● Do this: Print the listing below exactly.

● Supplied material:
§ §

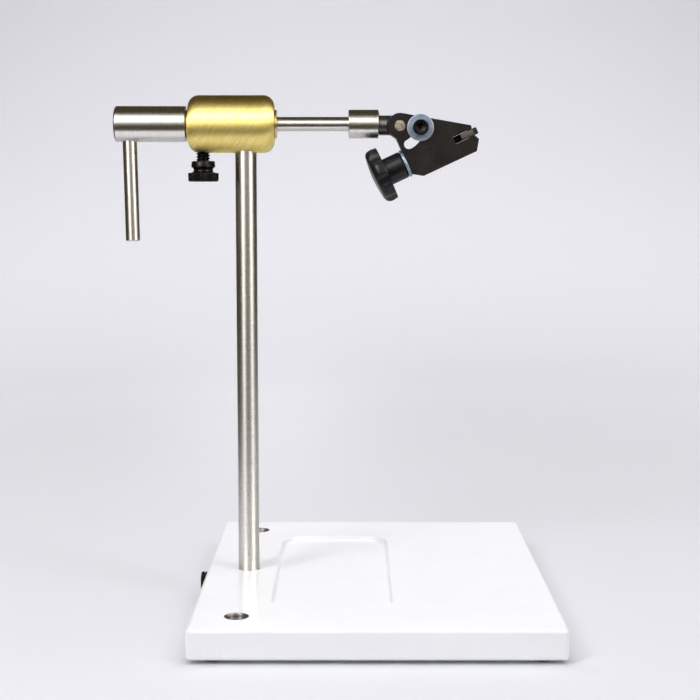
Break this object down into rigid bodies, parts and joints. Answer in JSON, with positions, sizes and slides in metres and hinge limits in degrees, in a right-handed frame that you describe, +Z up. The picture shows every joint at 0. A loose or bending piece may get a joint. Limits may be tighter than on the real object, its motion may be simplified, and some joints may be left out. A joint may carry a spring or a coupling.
{
  "type": "fly tying vise",
  "caption": "Rotary fly tying vise: draw-fork jaws on a cranked spindle in a brass hub, on a steel stem in a coated pedestal base with a tray recess and tool post holes.",
  "frame": {"origin": "the bottom centre of the whole part's box, on the table plane; the stem's centre line is 37.725 mm to its left", "axes": "+Z up along the stem, +X along the rotary axis towards the jaws (the crank is at -X), -Y towards the front where the tilt screw's head is"},
  "size_m": [0.1912, 0.1906, 0.2286],
  "materials": {
    "white_coat": "gloss white powder coat",
    "foot_rubber": "matte black",
    "stainless": "brushed round",
    "hub_brass": "brushed at a slant",
    "bushing_bronze": "sintered, turned",
    "black_oxide": "black oxide, satin",
    "tip_nylon": "natural",
    "zinc_plate": "clear zinc plate",
    "pin_steel": "ground, straw tinted",
    "fork_steel": "bright ground",
    "knob_plastic": "satin moulded",
    "insert_brass": "turned"
  },
  "bodies": {
    "base": {"base_plate": "white_coat", "rubber_feet": "foot_rubber"},
    "base_screw": {"base_thumb_screw": "black_oxide"},
    "stem": {"stem": "stainless", "hub": "hub_brass", "left_bushing": "bushing_bronze", "right_bushing": "bushing_bronze", "stem_set_screw": "black_oxide"},
    "tension_screw": {"tension_screw": "black_oxide", "tension_tip": "tip_nylon"},
    "spindle": {"spindle": "stainless", "crank_cylinder": "stainless", "crank_handle": "stainless", "crank_set_screw": "black_oxide", "collar": "stainless", "collar_set_screw": "black_oxide", "tongue": "black_oxide", "pivot_pin": "pin_steel", "tilt_washer": "zinc_plate"},
    "tilt_screw": {"tilt_screw": "black_oxide"},
    "head": {"front_cheek": "black_oxide", "rear_cheek": "black_oxide", "cheek_dowels": "pin_steel", "cheek_screws": "black_oxide", "knob_washer": "zinc_plate"},
    "knob": {"jaw_knob": "knob_plastic", "knob_insert": "insert_brass"},
    "fork": {"draw_rod": "black_oxide", "jaw_fork": "fork_steel"}
  },
  "joints": [
    {"name": "base_screw_turn", "type": "hinge", "parent": "base", "child": "base_screw", "pos_m": [-0.05677, 0, 0.00795], "axis": [-1, 0, 0], "range_deg": [0, 1080]},
    {"name": "stem_swivel", "type": "hinge", "parent": "base", "child": "stem", "pos_m": [-0.03773, 0, 0.0143], "axis": [0, 0, 1], "continuous": true},
    {"name": "tension_screw_turn", "type": "hinge", "parent": "stem", "child": "tension_screw", "pos_m": [-0.05677, 0, 0.2], "axis": [0, 0, -1], "range_deg": [-60, 1440]},
    {"name": "rotary_spin", "type": "hinge", "parent": "stem", "child": "spindle", "pos_m": [0, 0, 0.2159], "axis": [1, 0, 0], "continuous": true},
    {"name": "tilt_screw_turn", "type": "hinge", "parent": "spindle", "child": "tilt_screw", "pos_m": [0.03954, 0, 0.21423], "axis": [0, -1, 0], "range_deg": [0, 1080]},
    {"name": "head_tilt", "type": "hinge", "parent": "spindle", "child": "head", "pos_m": [0.03058, 0, 0.21505], "axis": [0, -1, 0], "range_deg": [-8, 52]},
    {"name": "jaw_knob_turn", "type": "hinge", "parent": "head", "child": "knob", "pos_m": [0.03738, 0, 0.20046], "axis": [-0.9063, 0, -0.4226], "range_deg": [-220, 900]},
    {"name": "jaw_fork_slide", "type": "slide", "parent": "head", "child": "fork", "axis": [0.9063, 0, 0.4226], "range_m": [-0.00039, 0.00159]}
  ],
  "couplings": [
    {"joint": "jaw_fork_slide", "follows": "jaw_knob_turn", "m_per_rad": 0.00010106}
  ]
}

§ §

● The reply:
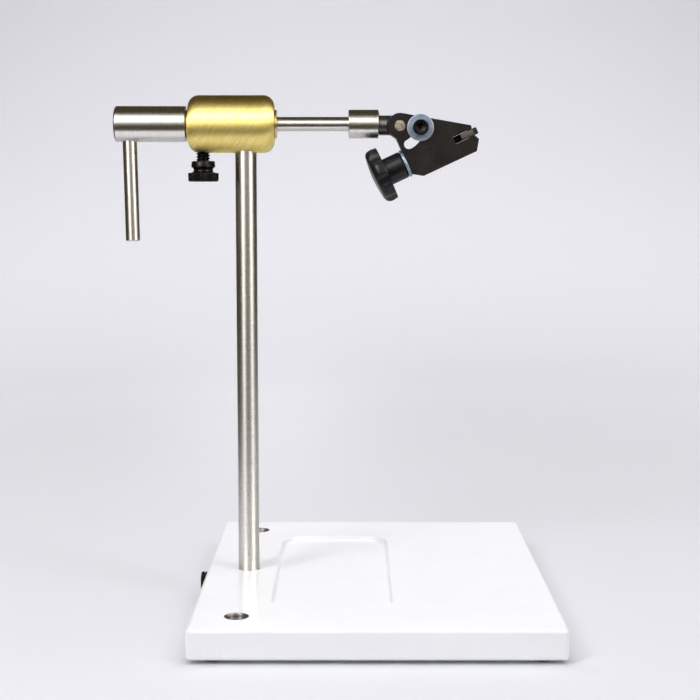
Break this object down into rigid bodies, parts and joints. Answer in JSON, with positions, sizes and slides in metres and hinge limits in degrees, in a right-handed frame that you describe, +Z up. The picture shows every joint at 0. A loose or bending piece may get a joint. Limits may be tighter than on the real object, its motion may be simplified, and some joints may be left out. A joint may carry a spring or a coupling.
{
  "type": "fly tying vise",
  "caption": "Rotary fly tying vise: draw-fork jaws on a cranked spindle in a brass hub, on a steel stem in a coated pedestal base with a tray recess and tool post holes.",
  "frame": {"origin": "the bottom centre of the whole part's box, on the table plane; the stem's centre line is 37.725 mm to its left", "axes": "+Z up along the stem, +X along the rotary axis towards the jaws (the crank is at -X), -Y towards the front where the tilt screw's head is"},
  "size_m": [0.1912, 0.1906, 0.2286],
  "materials": {
    "white_coat": "gloss white powder coat",
    "foot_rubber": "matte black",
    "stainless": "brushed round",
    "hub_brass": "brushed at a slant",
    "bushing_bronze": "sintered, turned",
    "black_oxide": "black oxide, satin",
    "tip_nylon": "natural",
    "zinc_plate": "clear zinc plate",
    "pin_steel": "ground, straw tinted",
    "fork_steel": "bright ground",
    "knob_plastic": "satin moulded",
    "insert_brass": "turned"
  },
  "bodies": {
    "base": {"base_plate": "white_coat", "rubber_feet": "foot_rubber"},
    "base_screw": {"base_thumb_screw": "black_oxide"},
    "stem": {"stem": "stainless", "hub": "hub_brass", "left_bushing": "bushing_bronze", "right_bushing": "bushing_bronze", "stem_set_screw": "black_oxide"},
    "tension_screw": {"tension_screw": "black_oxide", "tension_tip": "tip_nylon"},
    "spindle": {"spindle": "stainless", "crank_cylinder": "stainless", "crank_handle": "stainless", "crank_set_screw": "black_oxide", "collar": "stainless", "collar_set_screw": "black_oxide", "tongue": "black_oxide", "pivot_pin": "pin_steel", "tilt_washer": "zinc_plate"},
    "tilt_screw": {"tilt_screw": "black_oxide"},
    "head": {"front_cheek": "black_oxide", "rear_cheek": "black_oxide", "cheek_dowels": "pin_steel", "cheek_screws": "black_oxide", "knob_washer": "zinc_plate"},
    "knob": {"jaw_knob": "knob_plastic", "knob_insert": "insert_brass"},
    "fork": {"draw_rod": "black_oxide", "jaw_fork": "fork_steel"}
  },
  "joints": [
    {"name": "base_screw_turn", "type": "hinge", "parent": "base", "child": "base_screw", "pos_m": [-0.05677, 0, 0.00795], "axis": [-1, 0, 0], "range_deg": [0, 1080]},
    {"name": "stem_swivel", "type": "hinge", "parent": "base", "child": "stem", "pos_m": [-0.03773, 0, 0.0143], "axis": [0, 0, 1], "continuous": true},
    {"name": "tension_screw_turn", "type": "hinge", "parent": "stem", "child": "tension_screw", "pos_m": [-0.05677, 0, 0.2], "axis": [0, 0, -1], "range_deg": [-60, 1440]},
    {"name": "rotary_spin", "type": "hinge", "parent": "stem", "child": "spindle", "pos_m": [0, 0, 0.2159], "axis": [1, 0, 0], "continuous": true},
    {"name": "tilt_screw_turn", "type": "hinge", "parent": "spindle", "child": "tilt_screw", "pos_m": [0.03954, 0, 0.21423], "axis": [0, -1, 0], "range_deg": [0, 1080]},
    {"name": "head_tilt", "type": "hinge", "parent": "spindle", "child": "head", "pos_m": [0.03058, 0, 0.21505], "axis": [0, -1, 0], "range_deg": [-8, 52]},
    {"name": "jaw_knob_turn", "type": "hinge", "parent": "head", "child": "knob", "pos_m": [0.03738, 0, 0.20046], "axis": [-0.9063, 0, -0.4226], "range_deg": [-220, 900]},
    {"name": "jaw_fork_slide", "type": "slide", "parent": "head", "child": "fork", "axis": [0.9063, 0, 0.4226], "range_m": [-0.00039, 0.00159]}
  ],
  "couplings": [
    {"joint": "jaw_fork_slide", "follows": "jaw_knob_turn", "m_per_rad": 0.00010106}
  ]
}